110 HSE staff earn more than €100,000 a year

 

THERE ARE 110 senior managers in the Health Service Executive (HSE) earning more than €100,000 a year, according to official figures.

The new figures relate exclusively to senior administrative and managerial staff in the HSE and do not include hospital consultants or other medical personnel who are receiving more than €200,000 a year in some cases.

The figures also take account of the pay cuts of 10-15 per cent introduced by the Government last year for senior grades in the public service as well as the pension levy introduced in 2009.

The figures also take account of the recent early retirement and voluntary redundancy schemes introduced by the Government for administrative and managerial staff in the HSE.

Administrative and managerial personnel who are paid more than €100,000 would include national directors in the HSE, some assistant national directors, the chief executives of some hospitals, some hospital network managers and some local health office managers.

The new figures were set out last week by the HSE’s national director of finance, Liam Woods, in reply to a parliamentary question tabled by independent deputy Maureen O’Sullivan.

“As at 28.01.11 there are 110 staff employed at administrative and managerial levels in the Health Service Executive earning over €100,000 a year,” he stated.

Almost five years ago in June 2006, the HSE revealed that at that stage there were about 100 senior managers in the organisation receiving salaries of €100,000 or more.

The HSE said last month that 141 senior managers – at assistant national director, general manager and grade VIII level – had left the organisation under the early retirement and voluntary redundancy schemes introduced by the Government in November.

The HSE said that 25 staff at assistant national director level – 20 per cent of the total – left under either the early retirement or voluntary redundancy schemes.

It said that 21 per cent of its 183 personnel at general manager level took the packages on offer, while 15 per cent of the 484 staff at the grade VIII level also left as part of the schemes.
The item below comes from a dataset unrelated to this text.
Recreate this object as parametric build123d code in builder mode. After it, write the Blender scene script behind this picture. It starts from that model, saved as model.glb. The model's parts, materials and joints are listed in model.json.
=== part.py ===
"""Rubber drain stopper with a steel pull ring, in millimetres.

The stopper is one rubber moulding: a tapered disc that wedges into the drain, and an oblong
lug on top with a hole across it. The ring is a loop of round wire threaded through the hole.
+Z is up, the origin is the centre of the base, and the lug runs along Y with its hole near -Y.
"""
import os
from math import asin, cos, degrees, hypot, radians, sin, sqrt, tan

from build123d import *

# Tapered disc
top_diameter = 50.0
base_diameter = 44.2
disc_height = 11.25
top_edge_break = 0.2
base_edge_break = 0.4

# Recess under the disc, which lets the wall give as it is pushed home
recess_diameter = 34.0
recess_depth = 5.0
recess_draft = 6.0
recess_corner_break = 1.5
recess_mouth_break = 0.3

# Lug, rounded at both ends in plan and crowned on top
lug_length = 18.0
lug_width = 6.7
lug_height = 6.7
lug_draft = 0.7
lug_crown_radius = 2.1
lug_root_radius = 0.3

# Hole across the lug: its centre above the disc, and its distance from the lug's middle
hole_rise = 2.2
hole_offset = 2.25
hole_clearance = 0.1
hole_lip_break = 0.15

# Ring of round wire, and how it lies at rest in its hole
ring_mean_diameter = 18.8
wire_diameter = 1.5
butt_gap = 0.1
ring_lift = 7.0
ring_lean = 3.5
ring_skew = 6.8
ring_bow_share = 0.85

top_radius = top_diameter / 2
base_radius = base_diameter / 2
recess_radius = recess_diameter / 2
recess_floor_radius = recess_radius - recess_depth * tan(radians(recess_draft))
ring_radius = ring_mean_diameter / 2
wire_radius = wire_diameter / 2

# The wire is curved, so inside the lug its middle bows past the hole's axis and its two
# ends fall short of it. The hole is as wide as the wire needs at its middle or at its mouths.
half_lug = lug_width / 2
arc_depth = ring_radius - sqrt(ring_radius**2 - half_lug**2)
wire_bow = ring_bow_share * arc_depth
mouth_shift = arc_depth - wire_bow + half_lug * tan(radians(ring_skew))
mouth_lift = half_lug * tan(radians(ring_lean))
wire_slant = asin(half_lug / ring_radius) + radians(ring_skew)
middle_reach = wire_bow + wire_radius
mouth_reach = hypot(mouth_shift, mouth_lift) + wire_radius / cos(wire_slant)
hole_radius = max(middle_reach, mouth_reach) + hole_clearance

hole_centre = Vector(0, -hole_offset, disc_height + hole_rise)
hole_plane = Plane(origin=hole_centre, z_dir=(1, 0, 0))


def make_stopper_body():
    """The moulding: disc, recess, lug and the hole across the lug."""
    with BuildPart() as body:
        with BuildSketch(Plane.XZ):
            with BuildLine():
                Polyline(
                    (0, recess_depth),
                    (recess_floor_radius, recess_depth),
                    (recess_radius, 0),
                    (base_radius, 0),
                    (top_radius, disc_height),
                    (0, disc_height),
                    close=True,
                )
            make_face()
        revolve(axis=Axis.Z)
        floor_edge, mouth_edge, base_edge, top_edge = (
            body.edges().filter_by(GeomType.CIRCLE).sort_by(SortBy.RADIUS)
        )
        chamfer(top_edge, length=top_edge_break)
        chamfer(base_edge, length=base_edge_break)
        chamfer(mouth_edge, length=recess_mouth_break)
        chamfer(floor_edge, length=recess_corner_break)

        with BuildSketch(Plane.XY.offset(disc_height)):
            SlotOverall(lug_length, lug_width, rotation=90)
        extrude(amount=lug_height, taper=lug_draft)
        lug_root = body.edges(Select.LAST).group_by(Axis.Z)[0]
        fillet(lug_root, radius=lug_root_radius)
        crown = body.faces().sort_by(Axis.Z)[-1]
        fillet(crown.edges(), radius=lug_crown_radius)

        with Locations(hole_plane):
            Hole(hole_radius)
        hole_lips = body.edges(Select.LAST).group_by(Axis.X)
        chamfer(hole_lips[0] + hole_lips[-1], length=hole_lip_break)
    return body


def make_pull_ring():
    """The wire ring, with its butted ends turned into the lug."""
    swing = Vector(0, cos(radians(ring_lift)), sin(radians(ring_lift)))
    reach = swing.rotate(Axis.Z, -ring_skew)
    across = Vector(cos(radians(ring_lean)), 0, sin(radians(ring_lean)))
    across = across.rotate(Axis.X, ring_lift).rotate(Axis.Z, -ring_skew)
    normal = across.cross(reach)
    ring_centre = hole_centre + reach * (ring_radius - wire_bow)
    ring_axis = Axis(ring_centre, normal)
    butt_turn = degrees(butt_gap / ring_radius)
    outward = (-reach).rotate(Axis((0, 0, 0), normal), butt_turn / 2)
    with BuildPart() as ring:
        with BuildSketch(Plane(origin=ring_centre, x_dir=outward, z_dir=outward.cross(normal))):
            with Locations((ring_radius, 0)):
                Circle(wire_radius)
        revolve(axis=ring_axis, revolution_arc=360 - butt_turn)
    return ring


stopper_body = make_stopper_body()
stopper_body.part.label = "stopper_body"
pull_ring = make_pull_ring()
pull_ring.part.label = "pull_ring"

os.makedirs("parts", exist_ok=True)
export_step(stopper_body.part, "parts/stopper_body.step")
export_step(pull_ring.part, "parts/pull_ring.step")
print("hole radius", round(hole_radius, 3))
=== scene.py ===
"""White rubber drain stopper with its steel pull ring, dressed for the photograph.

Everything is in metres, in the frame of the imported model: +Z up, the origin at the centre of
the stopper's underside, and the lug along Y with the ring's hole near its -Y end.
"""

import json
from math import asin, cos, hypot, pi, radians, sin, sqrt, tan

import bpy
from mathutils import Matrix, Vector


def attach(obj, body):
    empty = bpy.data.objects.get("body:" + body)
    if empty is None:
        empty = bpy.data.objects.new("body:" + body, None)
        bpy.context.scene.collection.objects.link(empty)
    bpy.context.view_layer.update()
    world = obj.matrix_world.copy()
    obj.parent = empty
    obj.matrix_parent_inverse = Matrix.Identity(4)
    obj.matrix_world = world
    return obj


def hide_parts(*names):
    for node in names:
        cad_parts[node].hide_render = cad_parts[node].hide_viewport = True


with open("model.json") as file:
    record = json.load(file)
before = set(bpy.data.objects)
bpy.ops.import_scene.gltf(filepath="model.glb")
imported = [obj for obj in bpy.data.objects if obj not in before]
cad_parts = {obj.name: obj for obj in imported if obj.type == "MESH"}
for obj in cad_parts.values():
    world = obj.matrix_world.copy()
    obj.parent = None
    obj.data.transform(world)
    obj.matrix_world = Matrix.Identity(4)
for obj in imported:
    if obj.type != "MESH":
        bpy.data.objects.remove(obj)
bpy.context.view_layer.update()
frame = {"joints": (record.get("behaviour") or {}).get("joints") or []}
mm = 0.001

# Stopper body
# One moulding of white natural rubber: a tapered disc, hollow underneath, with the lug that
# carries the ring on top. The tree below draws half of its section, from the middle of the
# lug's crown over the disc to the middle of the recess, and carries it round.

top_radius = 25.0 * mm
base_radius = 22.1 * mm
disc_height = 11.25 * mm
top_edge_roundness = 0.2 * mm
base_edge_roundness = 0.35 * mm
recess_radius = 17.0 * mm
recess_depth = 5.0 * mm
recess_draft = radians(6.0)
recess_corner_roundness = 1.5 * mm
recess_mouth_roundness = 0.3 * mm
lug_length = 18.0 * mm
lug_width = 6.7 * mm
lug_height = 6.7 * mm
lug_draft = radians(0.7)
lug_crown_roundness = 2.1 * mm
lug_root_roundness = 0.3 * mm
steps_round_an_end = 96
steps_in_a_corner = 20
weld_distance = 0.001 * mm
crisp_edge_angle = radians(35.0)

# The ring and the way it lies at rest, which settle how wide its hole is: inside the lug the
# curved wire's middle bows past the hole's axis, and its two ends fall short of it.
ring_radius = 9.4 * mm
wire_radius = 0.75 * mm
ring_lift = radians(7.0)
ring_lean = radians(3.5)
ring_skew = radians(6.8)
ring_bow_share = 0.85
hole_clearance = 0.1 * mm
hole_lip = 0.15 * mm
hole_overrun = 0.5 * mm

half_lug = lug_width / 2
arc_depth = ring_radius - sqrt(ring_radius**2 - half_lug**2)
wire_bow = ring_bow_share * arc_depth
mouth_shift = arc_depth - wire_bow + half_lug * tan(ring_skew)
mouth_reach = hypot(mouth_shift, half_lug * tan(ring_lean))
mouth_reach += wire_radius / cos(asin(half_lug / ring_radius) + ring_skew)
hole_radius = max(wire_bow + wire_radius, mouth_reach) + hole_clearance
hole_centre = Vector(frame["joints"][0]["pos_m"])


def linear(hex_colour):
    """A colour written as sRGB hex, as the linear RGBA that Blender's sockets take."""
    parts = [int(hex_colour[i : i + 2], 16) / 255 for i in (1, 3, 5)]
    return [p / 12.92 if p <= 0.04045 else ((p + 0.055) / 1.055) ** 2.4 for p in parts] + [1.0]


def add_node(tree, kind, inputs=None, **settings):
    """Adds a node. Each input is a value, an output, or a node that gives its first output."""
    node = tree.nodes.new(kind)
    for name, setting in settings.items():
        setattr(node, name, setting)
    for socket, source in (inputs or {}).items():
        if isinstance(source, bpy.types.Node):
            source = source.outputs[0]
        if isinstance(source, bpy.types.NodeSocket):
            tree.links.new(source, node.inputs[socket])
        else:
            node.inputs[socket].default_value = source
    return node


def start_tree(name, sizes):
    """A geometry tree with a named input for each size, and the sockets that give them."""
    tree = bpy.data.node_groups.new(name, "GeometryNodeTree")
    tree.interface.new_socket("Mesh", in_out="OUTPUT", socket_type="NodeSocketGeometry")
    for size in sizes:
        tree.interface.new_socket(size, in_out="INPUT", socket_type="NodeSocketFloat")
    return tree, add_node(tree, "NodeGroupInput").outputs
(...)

About 2,000 staff in the health service overall left under the early retirement and voluntary redundancy schemes which were also made available to support personnel in addition to managerial, administrative and clerical staff.

The Government had initially forecast that up to 5,000 HSE employees could leave.

The total payments made to staff leaving under the schemes was €101 million, which was about €100 million less than the figure the Government had forecast in its original estimates.